Iowa Presidential Watch
Holding the Democrats accountable


April 29, 2006

"They [illegal immigrant protesters] have to show up for work if they want to continue to have a job. There are far better ways to gain the support of the American people than shutting down businesses and looking to disrupt entire communities," NY Governor George Pataki said.

"If we don’t talk directly with the Iranians, we are not going to move this [issue] forward," Democrat presidential candidate Wesley Clark said. "We must address Iran’s isolation, security concerns and nuclear power concerns. Let [Iran President Mahmoud] Ahmadinejad look like the hothead. The United States has to work toward a solution to this crisis."

"When I heard that 10,000 (yes, ten thousand) FEMA-purchased new trailers for the displaced victims of Katrina have been languishing for weeks in a little used airfield in Hope, Arkansas without being shipped to the families in desperate need for shelter, my first reaction was: 'Why that's Bill Clinton's home town! Why isn't he raising the roof on this bureaucratic nightmare,'" Ralph Nader wrote in a letter to Bill Clinton.


J U S T   P O L I T I C S


Immigration backlash

The Rocky Mountain News reports on a anti-immigration rally at the Colorado state capitol. The group frequently invoked the name of Rep. Tom Tancredo as an anti-immigration chant as other speakers spoke to the crowd. They would shout," Tancredo, Tancredo, Tancredo..."

The group hopes to place an initiative on the state ballot to deny government services to illegal immigrants:

If passed by voters, the measure would add language to the Colorado Constitution saying that illegal immigrants would not be entitled to government services other than public education and emergency room care, both of which are required by federal law. It also would allow citizens to sue agencies for non-compliance.

The measure was first proposed in 2003 by Tancredo, R-Colo., and later spearheaded by Evergreen resident Bill Herron. The court challenge two years ago prevented supporters from having enough time to gather signatures to get it on the 2004 ballot.
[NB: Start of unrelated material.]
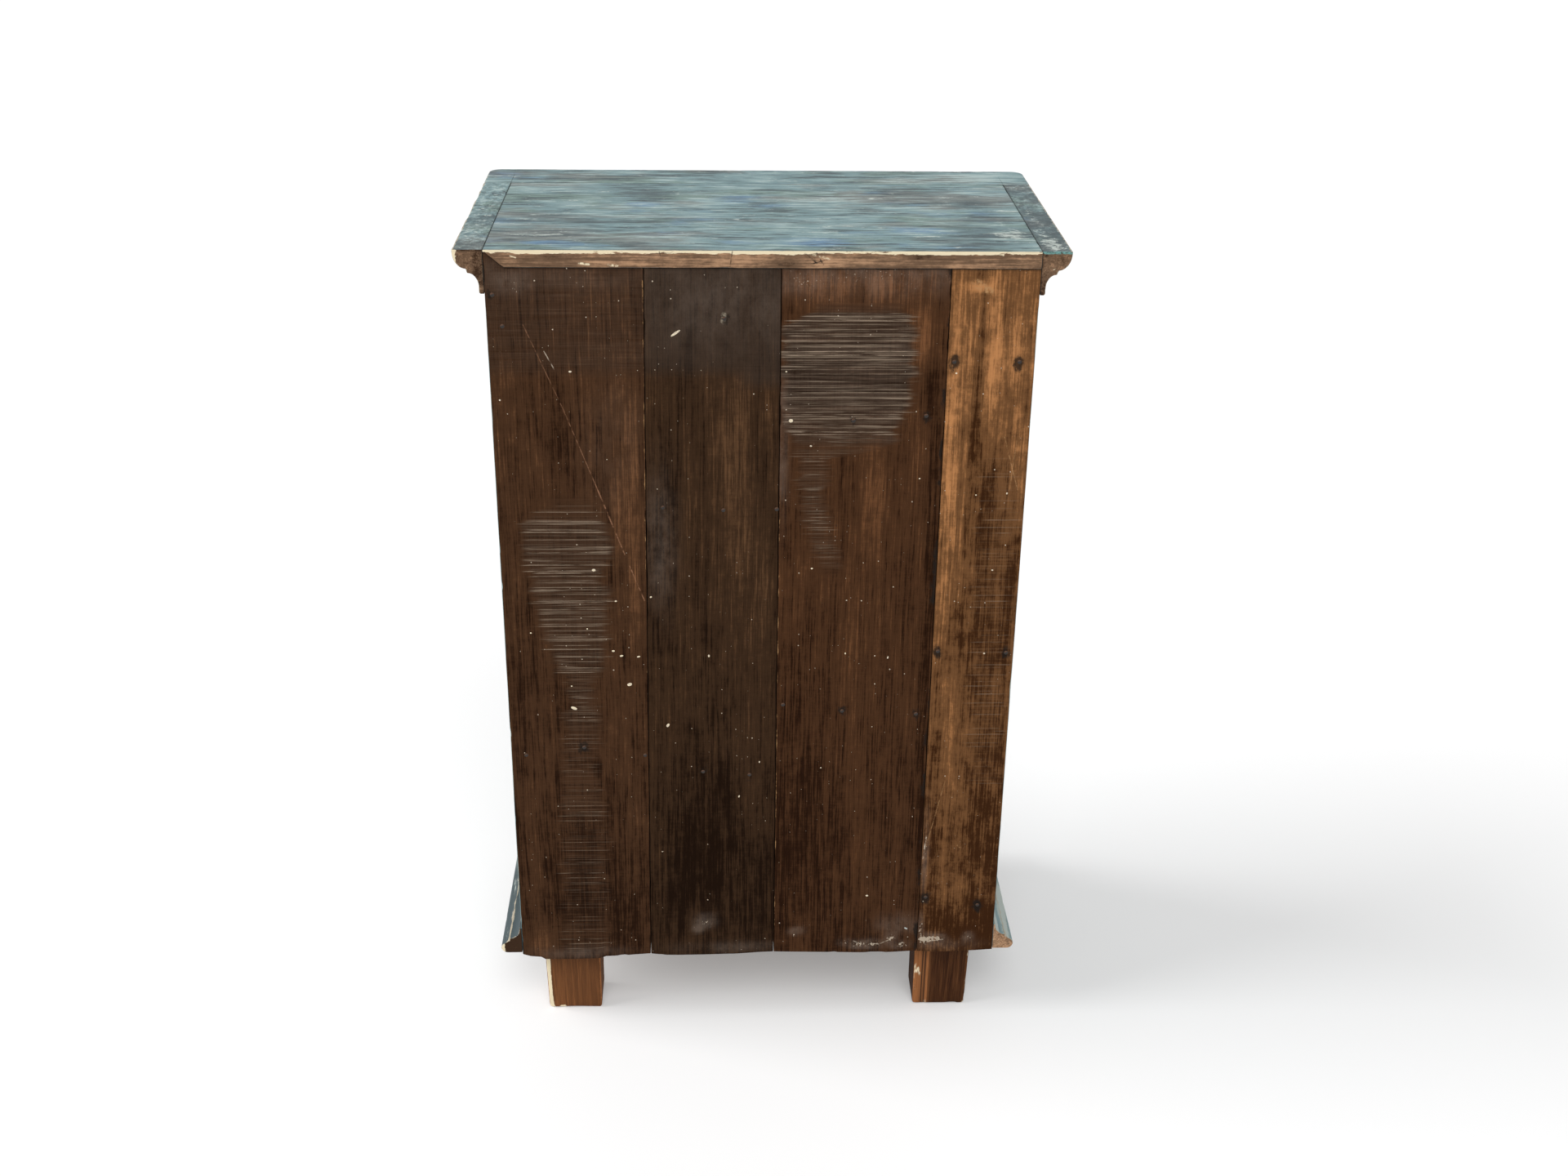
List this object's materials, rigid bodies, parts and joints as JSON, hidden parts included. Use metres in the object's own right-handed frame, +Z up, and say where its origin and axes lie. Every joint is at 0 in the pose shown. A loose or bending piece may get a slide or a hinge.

Gingrich visiting Iowa’s 99 counties

The Des Moines Register covered last night’s speech by Newt Gingrich and Sean Hannity to the Iowa Republican Party’s Lincoln Day Dinner in Des Moines. In the speech, Gingrich indicated he was certainly interested in having an impact on the agenda--  if not the presidential nominee of the Republican party:

Gingrich told the audience that he would be back in Iowa to see the state fair, that his wife had graduated from a college in Iowa and that "we hope to personally visit all 99 counties."

"I'm doing a dinner in Sioux City in the near future," he said.

But Gingrich, who said after a lecture at Iowa State University on Friday that he wouldn't decide whether he would run for president until 2007, was coy about whether his future appearances would mean an actual bid for presidency.

Democrat change agents

The NY Times profiles the two Democrats charged with bringing their party to a majority in Congress:

They are fast-talking, hard-charging, wisecracking graduates of two of the most punishing political training grounds in the nation. Representative Rahm Emanuel of Chicago and Senator Charles E. Schumer of New York are loud, garrulous urban brawlers: a blur of endlessly quotable attack lines, opportunistic legislative proposals, relentless fund-raising and big-shoulder tactics.

Mr. Emanuel is the head of the Democratic campaign committee in the House, and Mr. Schumer has the same job in the Senate. And the Democratic Party this year is counting on them more than anyone to return the party to power in what is shaping up to be the most competitive midterm Congressional election in 12 years.

To their supporters, they are energetic and creative — just the jolt Democrats need to end their period out of power.

"They have the party by the neck and they are shaking it," said James Carville, who met Mr. Emanuel in the 1992 presidential campaign for Bill Clinton. Even Richard Bond, a former Republican National Committee chairman, described them as "both brilliant at what they are doing: they are performing the way party leadership ought to perform."

One of Republicans' concerns is just how effective these two are:

In one sign of how these men have sent waves of worry through Republican circles, Mr. Schumer's committee reported in March that it had $32.1 million in the bank, compared with just $16.5 million in the Republican Senate account. Mr. Emanuel's committee had $23 million, almost the same as the $24.4 million by the Republican Congressional committee.

Stuart Rothenberg, the publisher of the Rothenberg Political Report, said of the two, "This is unusual, and it's quite fortunate for the Democrats."